What is it about Spider-Man that makes him so ideal for videogames? He seems to have racked up more than his fair share of hits recently, and with a movie deal on the way, no less! Spidey has been big entertainment value for a long time, on television with that cool theme, in comics with a never-ending stream of new plot twists and most recently on PlayStation with a hit game. The movie, we understand, is back in the shop for some changes in its storyline due to the WTC attack, but the new game, Mysterio's Menace is already in stores.

Mysterio's Menace is a cool production, and Spidey fans may find it exciting enough to merit buying a GBA if they haven't already. Taking Peter Parker on the road has never been this good before, and I'm glad they waited until it could be done right, instead of producing something quickly, but as is often the case, crappily. GBA has all the power to do what needs to be done here, and no punches were pulled. Mysterio's Menace follows Spider-Man through some great locations, all of which feature scrolling backgrounds and an animation-cel effect that adds lots of depth and visual interest. The character models are super-fly, if a little lacking in variety. There are unique characters in certain levels, and the Ninjas never seem to get old, but more unique enemies would would have been nice. The whole presentation is classy, but the smooth control maintained throughout transcends quality design to show off the technical acumen behind the graphics programming. And, there's some good music and sound effects to boot! Spidey's groan of defeat is a cool effect, but you'll be too busy grinding your teeth and waiting to restart from the last save-point to care.


One nice thing about making a superhero game must be that you don't have to spell out the rules for people and introduce every enemy or friend. Sure, there may be some out there who don't know Spider-Man's more recent enemies, but Mysterio's Menace doesn't rely on the continuum to build its storyline.

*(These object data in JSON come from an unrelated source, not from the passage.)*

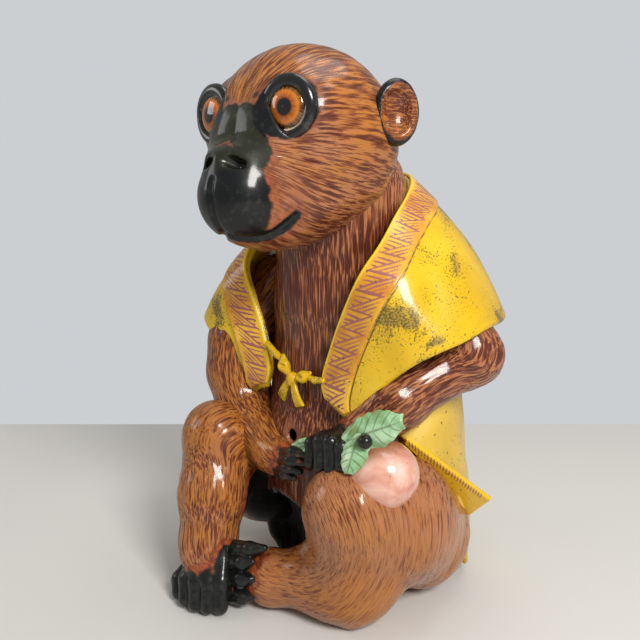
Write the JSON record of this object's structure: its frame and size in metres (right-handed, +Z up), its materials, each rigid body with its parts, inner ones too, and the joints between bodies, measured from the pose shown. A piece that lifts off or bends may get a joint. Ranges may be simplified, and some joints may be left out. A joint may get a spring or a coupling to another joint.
{
  "type": "seated monkey figure",
  "caption": "Hollow glazed ceramic seated monkey in a yellow cape and robe, holding a peach sprig, with set-in glass eyes; a standing ornament.",
  "frame": {"origin": "middle of the footprint box of the figure, on the surface it sits on", "axes": "+Z up, the figure faces -Y, +X is the figure's own left hand side"},
  "size_m": [0.1906, 0.2066, 0.3247],
  "materials": {
    "fur_glaze": "glossy red-brown glaze over incised fur, ochre rubbed on the ridges",
    "black_glaze": "glossy black glaze with worn edges",
    "yellow_glaze": "glossy cadmium yellow paint, speckled and rubbed",
    "band_glaze": "orange yellow with hatched mauve brush strokes",
    "leaf_glaze": "pale green glaze with brown veins",
    "peach_glaze": "glossy pink with brown shading",
    "iris_paint": "amber enamel with a black pupil on the back of the glass",
    "eye_glass": "clear polished glass"
  },
  "bodies": {
    "root": {"torso_shell": "fur_glaze", "head_shell": "fur_glaze", "left_ear": "fur_glaze", "right_ear": "fur_glaze", "left_arm": "fur_glaze", "right_arm": "fur_glaze", "left_leg": "fur_glaze", "right_leg": "fur_glaze", "left_hand": "black_glaze", "right_hand": "black_glaze", "left_foot": "black_glaze", "right_foot": "black_glaze", "left_eye_rim": "black_glaze", "right_eye_rim": "black_glaze", "cape_shell": "yellow_glaze", "robe_skirt": "yellow_glaze", "robe_flap": "yellow_glaze", "bow_knot": "yellow_glaze", "left_bow_loop": "yellow_glaze", "right_bow_loop": "yellow_glaze", "left_bow_tail": "yellow_glaze", "right_bow_tail": "yellow_glaze", "left_tie": "yellow_glaze", "right_tie": "yellow_glaze", "left_collar_band": "band_glaze", "right_collar_band": "band_glaze", "upper_leaf": "leaf_glaze", "lower_leaf": "leaf_glaze", "outer_leaf": "leaf_glaze", "peach": "peach_glaze", "left_eye_iris": "iris_paint", "right_eye_iris": "iris_paint", "left_eye_glass": "eye_glass", "right_eye_glass": "eye_glass"}
  },
  "joints": []
}
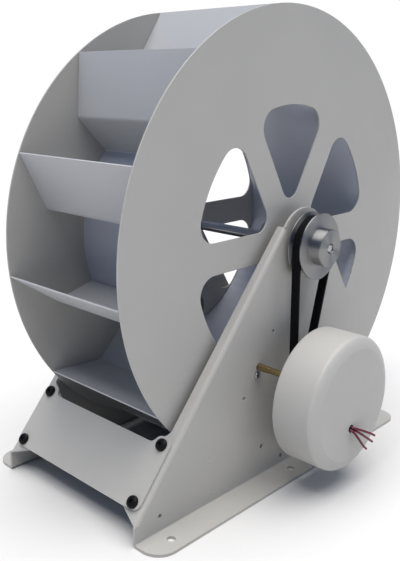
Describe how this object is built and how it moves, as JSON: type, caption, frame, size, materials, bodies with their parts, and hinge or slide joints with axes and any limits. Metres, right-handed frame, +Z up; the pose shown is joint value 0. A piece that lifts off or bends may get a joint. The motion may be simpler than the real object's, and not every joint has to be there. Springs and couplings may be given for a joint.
{
  "type": "micro hydro generator",
  "caption": "Small overshot water wheel on a folded sheet stand, driving a round generator on its side by a toothed belt.",
  "frame": {"origin": "on the floor under the middle of the machine's box, measured without the three leads", "axes": "+Z up, the wheel's shaft along Y, the generator on the -Y side, the front cover towards -X"},
  "size_m": [0.5, 0.3483, 0.511],
  "materials": {
    "white_paint": "satin white powder coat on steel sheet",
    "housing_paint": "matt white coat on a cast housing",
    "aluminium": "bright turned aluminium",
    "steel": "ground steel",
    "black_steel": "black oxide screws",
    "brass": "turned brass",
    "belt_rubber": "black rubber belt",
    "lead_sleeve": "dark red insulation"
  },
  "bodies": {
    "frame": {"side_plate_near": "white_paint", "side_plate_far": "white_paint", "front_cover": "white_paint", "rear_cover": "white_paint", "cover_screw_front_1": "black_steel", "cover_screw_front_2": "black_steel", "cover_screw_front_3": "black_steel", "cover_screw_front_4": "black_steel", "cover_screw_rear_1": "black_steel", "cover_screw_rear_2": "black_steel", "cover_screw_rear_3": "black_steel", "cover_screw_rear_4": "black_steel", "bearing_near": "steel", "bearing_far": "steel", "generator_housing": "housing_paint", "lead_grommet": "belt_rubber", "generator_pillar_1": "brass", "generator_pillar_2": "brass", "generator_pillar_3": "brass", "plate_screw": "steel", "drive_belt": "belt_rubber", "lead_1": "lead_sleeve", "lead_2": "lead_sleeve", "lead_3": "lead_sleeve"},
    "wheel": {"disc_near": "white_paint", "disc_far": "white_paint", "drum": "white_paint", "bucket_01": "white_paint", "bucket_02": "white_paint", "bucket_03": "white_paint", "bucket_04": "white_paint", "bucket_05": "white_paint", "bucket_06": "white_paint", "bucket_07": "white_paint", "bucket_08": "white_paint", "bucket_09": "white_paint", "bucket_10": "white_paint", "bucket_11": "white_paint", "bucket_12": "white_paint", "hub_near": "steel", "hub_far": "steel", "wheel_shaft": "steel", "drive_pulley": "aluminium"},
    "rotor": {"generator_shaft": "steel", "generator_pulley": "aluminium"}
  },
  "joints": [
    {"name": "wheel_turn", "type": "hinge", "parent": "frame", "child": "wheel", "pos_m": [0, 0.02985, 0.261], "axis": [0, -1, 0], "continuous": true},
    {"name": "rotor_turn", "type": "hinge", "parent": "frame", "child": "rotor", "pos_m": [-0.0175, 0.02985, 0.102], "axis": [0, -1, 0], "continuous": true}
  ],
  "couplings": [
    {"joint": "rotor_turn", "follows": "wheel_turn", "ratio": 3.3333}
  ]
}
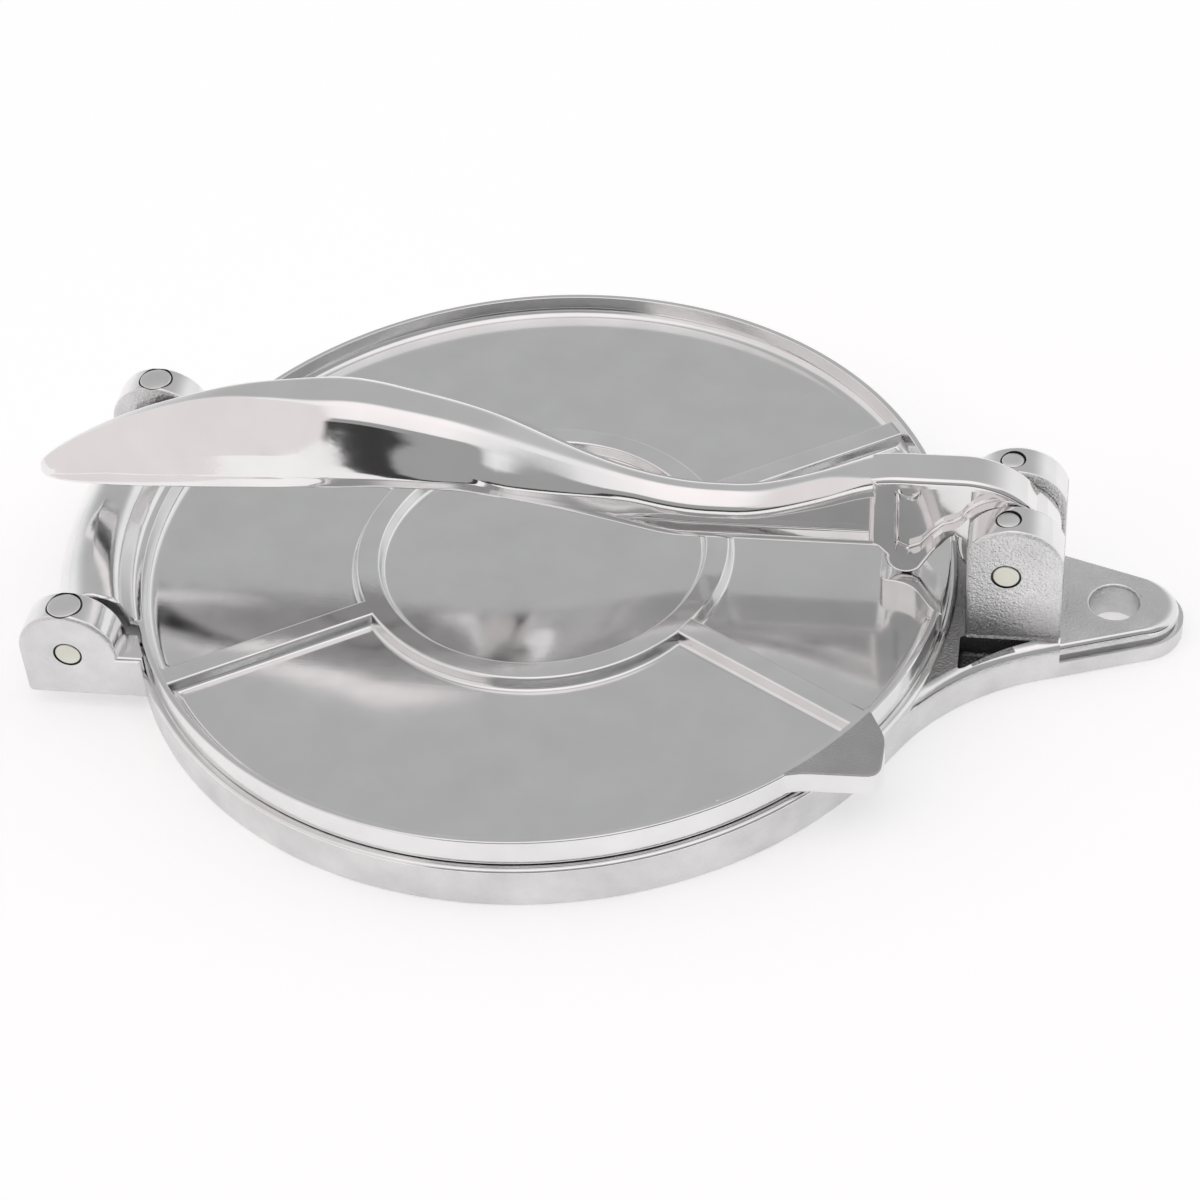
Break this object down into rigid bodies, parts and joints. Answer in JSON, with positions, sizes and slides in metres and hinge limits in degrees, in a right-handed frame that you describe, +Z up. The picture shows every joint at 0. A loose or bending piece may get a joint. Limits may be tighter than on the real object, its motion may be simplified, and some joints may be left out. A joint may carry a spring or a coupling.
{
  "type": "tortilla press",
  "caption": "Round cast aluminium tortilla press with a hinged ribbed lid, a folding cam lever with a spoon-shaped grip, a finger lug and a hanging tab.",
  "frame": {"origin": "centre of the round base, on the table", "axes": "+X towards the lever hinge and the hanging tab, +Y away from the side that carries the finger lug, +Z up"},
  "size_m": [0.2849, 0.2068, 0.0656],
  "materials": {
    "cast_base": "polished casting with a fine sandy grain on the side walls",
    "cast_lid": "satin floor between polished rim, ring and ribs",
    "polished_lever": "polished by hand, soft mirror",
    "pin_steel": "ground pin ends",
    "lock_plug": "tumbled"
  },
  "bodies": {
    "base": {"base_plate": "cast_base", "lid_hinge_pin": "pin_steel", "lever_hinge_pin": "pin_steel", "lid_pin_lock_near": "lock_plug", "lid_pin_lock_far": "lock_plug", "lever_pin_lock_near": "lock_plug", "lever_pin_lock_far": "lock_plug"},
    "lid": {"lid_plate": "cast_lid"},
    "lever": {"lever_handle": "polished_lever"}
  },
  "joints": [
    {"name": "lever_swing", "type": "hinge", "parent": "base", "child": "lever", "pos_m": [0.1155, 0, 0.03], "axis": [0, 1, 0], "range_deg": [0, 150]},
    {"name": "lid_hinge", "type": "hinge", "parent": "base", "child": "lid", "pos_m": [-0.1095, 0, 0.018], "axis": [0, -1, 0], "range_deg": [0, 110]}
  ],
  "couplings": [
    {"joint": "lid_hinge", "follows": "lever_swing", "ratio": 0.1}
  ]
}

What starts as a simple errand for Peter Parker reveals a city torn to pieces by marauding baddies, each bent on a single destructive task. Spidey tries to put out all the fires as he learns of them, but each enemy he defeats seems to be working against their will or at least better judgment, and clues begin to lead to a single, all-powerful enemy. The story plays out more in action than narrative storytelling, but each completed level plays some cartoon-style cutscenes with still images that storyboard a transition into the next level.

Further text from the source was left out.